The stage isn't but about a foot higher than the surrounding floor, and has a wall flush up against it on the back and right side. There are two speakers on the wall above it and an aging mixing board in front of it and a number of microphones for the various and sundry instruments. On one wall is a poster which says "Old Fort Mountain Music" and has a drawing of a mountain band on it while woodcuts of dulcimers and guitars and banjos decorate the other.

The band on stage has two guitarists, a guy on upright bass, a fiddler, a banjo-player, and a singer whose main job, apart from singing, appears to be to stand with his arms tightly crossed and his hands jammed up in his armpits and to watch from under his shock of white hair and over his large white beard. Since they were getting on near the end of their set when we arrived, we only hear three of their songs. They play folk tunes with the kind of skill that comes from years of playing just for the hell of it and with the kind of energy that comes from enjoying what you do. On their last song about three people get up and clog in front of the stage on some sheets of plywood laid down for that purpose. Two of them are wearing shoes which jingle and clatter with each stomp.
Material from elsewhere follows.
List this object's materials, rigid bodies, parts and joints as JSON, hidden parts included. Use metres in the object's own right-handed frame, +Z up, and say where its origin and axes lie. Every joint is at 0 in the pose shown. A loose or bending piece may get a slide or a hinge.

The third, a very old man, makes up in enthusiasm what he lacks in the way of jingly shoes.

I slip into the bathroom at the end of their set, while the line-up of musicians is shuffled and someone makes announcements about an upcoming concert at a local Baptist church. The bathroom has two stalls that are more converted closets than stalls proper and have a door which completely closes you in, two sinks, and a bench in case you are feeling poorly. It is a unisex bathroom, clearly built years before David E. Kelly ever decided that such would make a marvelous plot device.

The second band is similar to the first, with the subtraction of a fiddler and the addition of another guitarist, an accordianist, and one person on washtub. One of the guitarists is eighteen years old, as we are later told, and he stands out among the other white-haired and no-haired musicians. The woman who plays guitar also sings on a few of the numbers; the rest of the pieces are instrumental only.

At one point they perform a song which the accordianist, with his red shirt and red face and white hair, identifies as the Mule Song. It's the story of an ornery mule, and at the chorus the woman does a bray-whistle in the midst of her singing and yodelling. I've no idea how you would reproduce such a sound, let alone do it in the middle of singing.

Many more people clog during a number of the faster songs. Clogging is a strange form of dance to watch, as the dancers stomp and shuffle around, grinning happily, while all the time their hands are more or less held at their sides, only moving occasionally to emphasize one note or another. The old man who had danced earlier dances again, so fast and furiously that someone who walks past him on his way back to his seat feels compelled to fan the dancer's feet with his funeral parlor fan.

In between songs the accordianist talks to the audience, commenting on this and that. Right after the Mule Song he mentions that he's been married to the singer for fifty-two years, and plenty of people have called him a jackass. At another break he lets slip that they are selling tapes of their music over at the concession stand. "We've got tapes. We don't work," he says. Everyone laughs since all of the band except the eighteen-year-old guitarist is far into retirement. "But we've got tapes. Got eight instrumentals, three yodelling. Got the Mule Song." The Mule Song is clearly their signature piece. We buy a tape.

About then a woman tugs on my sleeve and says to me and Misty, "There're two seats that're open. You can have them." We take them gratefully, as we've been standing against the wall for nearly an hour and have grown tired of being bumped and jostled as the bathroom door opens and closes.

The second band finishes their set and begins moving off-stage. The same man as before gets up and makes the same announcements as before, while people walk past us and shoes jingle their way towards refreshment.

The third band is a country and western band, and not much to my taste, but the music is competently done. The singer has steel swept-back hair and a white shirt with a horse rampant on each breast and black piping and plays guitar to go along with his singing. An old woman plays piano, backing up the other two guitarists and the man on bass guitar.

They wend their way through a number of older country & western songs from the 1960's and 1970's. Hank Williams's Kaw-Lija, George Jones's "He Stopped Loving Her Today," and Jimmy Driftwood's "The Battle of New Orleans" make an appearance. By request they play "The Twist." The old man who had been dancing earlier starts twisting up a storm.

By the fourth band we are growing tired. It's been a long day, and the fourth band has the enthusiasm of the previous three bands but not the skill. The fiddler wanders around the stage, hunting for a musical key that is, if not the same key everyone else is using, at least a near neighbor. After the first song a young woman with bleach blond hair and wearing a black sleeveless turtleneck comes up on stage. "I used to sing here Saturday nights," she tells us. "So for those of you who remember me, hi!" She calls her mom up on stage and the two of them sing two gospel songs with the band. She has a good voice.

After those songs the singer calls for requests. "Hank Williams Jr.!" one man shouts. "Hank Williams?" the singer replies. "No, Bocephus!" the man shouts back. We make our way towards the exit.

On the way out we pass one group playing softly in the foyer. Outside another group is playing in the parking lot, a loose collection of people, some of whom had played earlier, some of whom hadn't, who just felt like playing. It's after ten. We find out later the music went on long after that.

If you're going to hear this music, you'd best move fast. Most of the crowd and nearly all of the musicians were old. Cable TV has come to Old Fort, as has video rentals and the pop music world of Britney Spears. In another ten years I expect this weekly ritual to have ended, strangled by lack of participation or a lack of audience.

In the meantime, I've got my memories and my tape.